Sunday, February 19, 2012

Checking missing values in Tanagra

Up to the 1.4.41 version, Tanagra does not handle missing values because it seems interesting to force the students, which are the main users of Tanagra, to think about and to propose the most appropriate solution in relation with the characteristics of their dataset and the goal of their analysis. Thus, Tanagra simply truncates the file to import from the first obstacle. This treatment often disconcerts the users, especially since no error message was sent.  They wondered why, whereas the conditions look right, the data were not properly loaded.

From Tanagra 1.4.42 version, the importation of the text file format (tab separator), of the XLS file format (Excel 97-2003), and the data transfer using the add-in for Excel (up to Excel 2010 ) and LibreOffice 3.5/OpenOffice 3.3, have been modified. Tanagra reads all rows of the base. But it skips the incomplete rows and / or with inconsistencies (e.g. a column contains numeric value whereas this is a discrete attribute). And above all, an explicit error message counts the number of deleted rows. Thus, the users are better informed.

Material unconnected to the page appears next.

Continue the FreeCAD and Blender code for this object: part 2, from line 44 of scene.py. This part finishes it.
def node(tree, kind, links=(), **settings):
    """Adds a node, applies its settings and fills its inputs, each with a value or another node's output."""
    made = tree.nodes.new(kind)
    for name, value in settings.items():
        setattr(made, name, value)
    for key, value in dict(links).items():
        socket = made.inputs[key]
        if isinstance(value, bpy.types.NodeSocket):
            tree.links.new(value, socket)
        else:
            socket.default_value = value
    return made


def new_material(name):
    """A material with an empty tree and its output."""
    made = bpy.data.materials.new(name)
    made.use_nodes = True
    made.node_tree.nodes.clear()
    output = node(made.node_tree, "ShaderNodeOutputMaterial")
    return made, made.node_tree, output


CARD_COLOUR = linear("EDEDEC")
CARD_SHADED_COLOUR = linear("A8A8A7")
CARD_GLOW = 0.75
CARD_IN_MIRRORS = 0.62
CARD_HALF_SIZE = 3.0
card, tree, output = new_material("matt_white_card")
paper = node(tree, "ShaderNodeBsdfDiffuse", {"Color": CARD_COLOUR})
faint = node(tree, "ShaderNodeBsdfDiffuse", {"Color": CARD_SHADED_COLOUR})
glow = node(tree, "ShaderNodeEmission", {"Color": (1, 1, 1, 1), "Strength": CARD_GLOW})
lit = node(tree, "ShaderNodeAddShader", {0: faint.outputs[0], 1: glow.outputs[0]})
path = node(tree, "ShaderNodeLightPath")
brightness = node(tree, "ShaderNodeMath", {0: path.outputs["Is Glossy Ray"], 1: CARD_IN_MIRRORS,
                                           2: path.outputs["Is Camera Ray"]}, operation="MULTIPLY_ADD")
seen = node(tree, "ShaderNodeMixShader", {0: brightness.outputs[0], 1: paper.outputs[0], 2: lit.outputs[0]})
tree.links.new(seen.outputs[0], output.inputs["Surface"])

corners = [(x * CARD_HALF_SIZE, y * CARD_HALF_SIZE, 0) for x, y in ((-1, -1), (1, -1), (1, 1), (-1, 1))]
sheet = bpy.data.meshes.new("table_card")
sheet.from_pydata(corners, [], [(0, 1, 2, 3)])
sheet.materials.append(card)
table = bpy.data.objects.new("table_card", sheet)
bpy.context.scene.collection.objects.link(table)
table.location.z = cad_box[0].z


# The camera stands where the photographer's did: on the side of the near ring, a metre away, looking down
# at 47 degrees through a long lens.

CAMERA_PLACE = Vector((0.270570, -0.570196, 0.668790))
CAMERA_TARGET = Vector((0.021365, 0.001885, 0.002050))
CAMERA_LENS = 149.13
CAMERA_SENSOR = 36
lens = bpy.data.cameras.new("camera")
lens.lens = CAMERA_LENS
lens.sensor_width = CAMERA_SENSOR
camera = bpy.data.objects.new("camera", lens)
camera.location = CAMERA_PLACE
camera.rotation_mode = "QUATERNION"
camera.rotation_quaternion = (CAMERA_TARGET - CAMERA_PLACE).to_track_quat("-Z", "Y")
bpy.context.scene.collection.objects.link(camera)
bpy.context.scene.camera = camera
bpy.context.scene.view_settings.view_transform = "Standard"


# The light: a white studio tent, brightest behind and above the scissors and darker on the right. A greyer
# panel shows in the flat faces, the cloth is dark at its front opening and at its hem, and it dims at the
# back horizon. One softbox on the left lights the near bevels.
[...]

In this tutorial, we show the management of missing data when we send the data from Excel to Tanagra using the add-in Tanagra.xla. Some cells are empty into the Excel data range. This example illustrates the new behavior of Tanagra. We would get the same behavior if we import directly the XLS file or if we imported the corresponding file into the TXT format.

Keywords: missing values, missing data, inconsistent values, text file format importation, excel file format importation, add-in, add-in, tanagra.xla
Components: DATASET, VIEW DATASET
Tutorial: en_Tanagra_Missing_Data_Checking.pdf
Dataset: ronflement_with_missing_empty.zip
References:
Wikipedia, "Listwise deletion".
D.C. Howell, "Treatment of missing data".